1. A method comprising: at a device including one or more processors, non-transitory memory, and an image sensor: capturing, using the image sensor, a captured image of a person; detecting, in the captured image, a physical attribute of the person, wherein the physical attribute is associated with a first plurality of biometric measurements; generating, from the captured image, a modified image by replacing the physical attribute with a substitute attribute associated with a second plurality of biometric measurements different than the first plurality of biometric measurements; and storing, in the non-transitory memory, the modified image.

2. The method of claim 1, wherein the method excludes storing, in the non-transitory memory, the captured image.

3. The method of claims 1 or 2, wherein the physical attribute is a biometric identifier comprising at least one of a fingerprint, an iris pattern, or a face.

4. The method of any of claims 1-3, wherein the first plurality of biometric measurements is sufficient to authenticate the person and the second plurality of biometric measurements is insufficient to authenticate the person.

5. The method of any of claims 1-4, wherein the modified image is imperceptibly different to a user of the device as compared to the captured image.

6. The method of any of claims 1-5, wherein the substitute physical attribute is a default substitute attribute.

7. The method of any of claims 1-5, wherein the substitute physical attribute is selected from a plurality of predetermined substitute attributes.

8. The method of any of claims 1-5, wherein the substitute attribute is generated by adding noise to the first plurality of biometric measurements to generate the second plurality of biometric measurements.

9. The method of any of claims 1-5, wherein the substitute attribute is generated by filtering the physical attribute.

10. The method of any of claims 1-9, wherein the substitute attribute includes a trace indicating that the modified image includes the substitute physical attribute.

11. The method of any of claims 1-10, further comprising: receiving audio data; detecting, in the audio data, a voice of the person, wherein the voice is associated with a third plurality of biometric measurements; generating, from the audio data, modified audio data by replacing the voice with a substitute voice associated with a fourth plurality of biometric measurements different than the third plurality of biometric measurements; and storing, in the non-transitory memory, the modified audio data.
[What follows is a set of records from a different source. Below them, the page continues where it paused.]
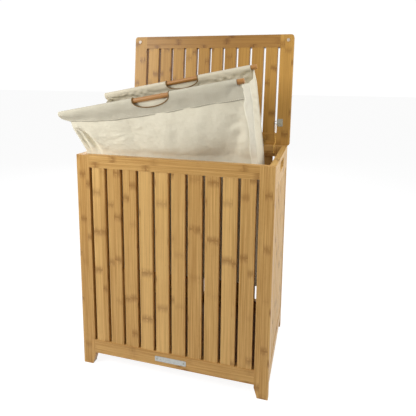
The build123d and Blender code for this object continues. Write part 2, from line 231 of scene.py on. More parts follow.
@dataclass(frozen=True)
class Wire:
    """A number or vector on a node sheet. Its sums, products and quotients are Math nodes."""

    sheet: "Sheet"
    socket: NodeSocket

    def join(self, operation: str, other: object, swapped: bool = False) -> "Wire":
        """Put this and another number through one Math node, the other one first if swapped."""
        return self.sheet.math(operation, *((other, self) if swapped else (self, other)))

    __add__ = partialmethod(join, "ADD")
    __sub__ = partialmethod(join, "SUBTRACT")
    __mul__ = partialmethod(join, "MULTIPLY")
    __truediv__ = partialmethod(join, "DIVIDE")
    __rsub__ = partialmethod(join, "SUBTRACT", swapped=True)
    __rtruediv__ = partialmethod(join, "DIVIDE", swapped=True)

    def __abs__(self) -> "Wire":
        """This without its sign."""
        return self.sheet.math("ABSOLUTE", self)

    def floor(self) -> "Wire":
        """The whole number below this."""
        return self.sheet.math("FLOOR", self)

    def fract(self) -> "Wire":
        """What this has over the whole number below it."""
        return self.sheet.math("FRACT", self)

    def scaled(self, factor: object, offset: object) -> "Wire":
        """This times a factor, plus an offset."""
        return self.sheet.math("MULTIPLY_ADD", self, factor, offset)


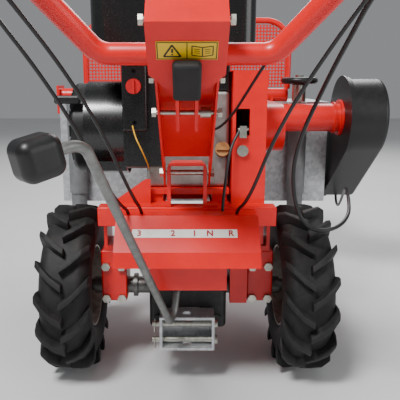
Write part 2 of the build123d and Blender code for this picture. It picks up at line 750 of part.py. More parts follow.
def recoil_rope():
    y = rope_start() - rope_out
    return bar((rope_x, y - 4, rope_z), (rope_x, rope_start() + 30, rope_z), 2.5)


def flywheel():
    """Flywheel and fan blades on the crankshaft's left end."""
    body = disc((-235, -215), crank_y, crank_z, 92) - disc((-240, -200), crank_y, crank_z, crank_d / 2)
    for i in range(12):
        blade = Rot(30 * i, 0, 0) * Pos(-205, 0, 76) * Box(22, 3, 30)
        body += Pos(0, crank_y, crank_z) * blade
    return body


def crankshaft():
    """Shaft through the engine with the two drive pulleys keyed on its right end."""
    shaft = disc((-236, tool_belt_x + 14), crank_y, crank_z, crank_d / 2)
    return shaft + disc((-60, -40), crank_y, crank_z, 60) + disc((0, 20), crank_y, crank_z, 60)


def crank_pulleys():
    wheel = pulley(wheel_belt_x, crank_y, crank_z, crank_pulley_d / 2, crank_d / 2)
    tool = pulley(tool_belt_x, crank_y, crank_z, crank_pulley_d / 2, crank_d / 2)
    return Compound(children=[wheel, tool])


def gearbox_pulley():
    return pulley(wheel_belt_x, input_y, input_z, input_pulley_d / 2, input_shaft_d / 2)


def wheel_belt():
    return belt(wheel_belt_x, crank_y, crank_z, crank_pulley_d / 2, input_y, input_z,
                input_pulley_d / 2)


def engine_shroud():
    """Black tin over the crankcase that the tank sits on, and the control panel on its rear."""
    body = block((case_x[0], case_x[1]), (-20, 205), (case_top, tank_z[0]), 4)
    panel = block((-150, -92), (-44, -19), (596, 760), 6)
    for z in (618, 734):
        panel -= bar((-121, -60, z), (-121, -10, z), 5)
    panel -= bar((-121, -60, switch_z), (-121, -30, switch_z), 9)
    body -= block((case_x[0] + 5, case_x[1] - 5), (-14, 199), (case_top - 1, tank_z[0] - 5))
    skirt = block((case_x[0], -60), (-23, -19), (case_step + 6, case_top + 20))
    return body + panel + skirt - block((-400, 400), (-70, 210), tank_z) - engine_crankcase()


switch_z = 700.0


def switch_knob():
    knob = bar((-121, -30, switch_z), (-121, -58, switch_z), 8.6)
    knob += bar((-121, -46, switch_z), (-121, -62, switch_z), 17)
    return knob + block((-124, -118), (-68, -60), (switch_z - 16, switch_z + 16))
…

12. The method of any of claims 1-11, wherein the modified image includes a substitution indicator indicating that the physical attribute has been replaced.

13. A device comprising: one or more processors; a non-transitory memory; an image sensor; and one or more programs stored in the non-transitory memory, which, when executed by the one or more processors, cause the device to perform any of the methods of claims 1-12.

14. A non-transitory memory storing one or more programs, which, when executed by one or more processors of a device with an image sensor, cause the device to perform any of the methods of claims 1-12.

15. A device comprising: one or more processors; a non-transitory memory; an image sensor; and means for causing the device to perform any of the methods of claims 1-12.

16. A device comprising: an image sensor; a non-transitory memory; and one or more processors to: capture, using the image sensor, a captured image of a person; detect, in the captured image, a physical attribute of the person, wherein the physical attribute is associated with a first plurality of biometric measurements; generate, from the captured image, a modified image by replacing the physical attribute with a substitute attribute associated with a second plurality of biometric measurements different than the first plurality of biometric measurements; and store, in the non-transitory memory, the modified image.